In this context, the key to understanding PAXG lies not in short-term price movements, but in its depth of use, liquidity quality, and market acceptance. These factors will determine whether it can evolve from a marginal asset into a structural one.
From a long-term perspective, the development of on-chain gold is likely to be gradual. By continuously observing capital flows, pricing deviations, and application expansion, it is possible to build a framework for assessing its structural value, rather than relying on a single conclusion.
FAQ
Does PAXG capital inflow mean overall growth in demand for on-chain gold?
Not necessarily. Some inflows are driven by macro safe-haven demand rather than increased on-chain usage. It is important to distinguish between allocation-driven and usage-driven demand, as they have different implications for long-term value.
Why does PAXG pricing sometimes deviate from spot gold?
The main reason is limited on-chain liquidity and market depth. During rapid inflows or outflows, short-term supply-demand imbalances can create premiums or discounts, which are common in early-stage on-chain assets.
What is PAXG’s core value in asset allocation?

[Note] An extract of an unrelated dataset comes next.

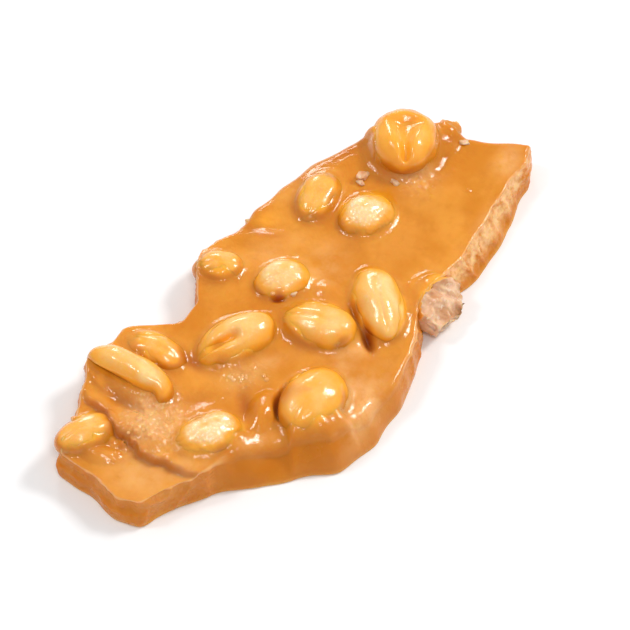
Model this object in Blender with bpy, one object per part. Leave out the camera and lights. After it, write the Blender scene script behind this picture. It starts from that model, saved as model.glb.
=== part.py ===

Its key value lies in providing low volatility and safe-haven characteristics, combined with on-chain composability. This allows it to participate in more complex financial strategies rather than existing solely as a passive asset.
Will on-chain gold replace traditional gold ETFs?
A more likely outcome is complementarity. ETFs retain a well-established market foundation, while on-chain gold offers greater flexibility. Each serves different use cases.
How can we assess PAXG’s long-term potential?
Three dimensions are critical: depth of on-chain usage, liquidity stability, and the structure of market trust. These indicators provide a more reliable view of long-term value than short-term price movements.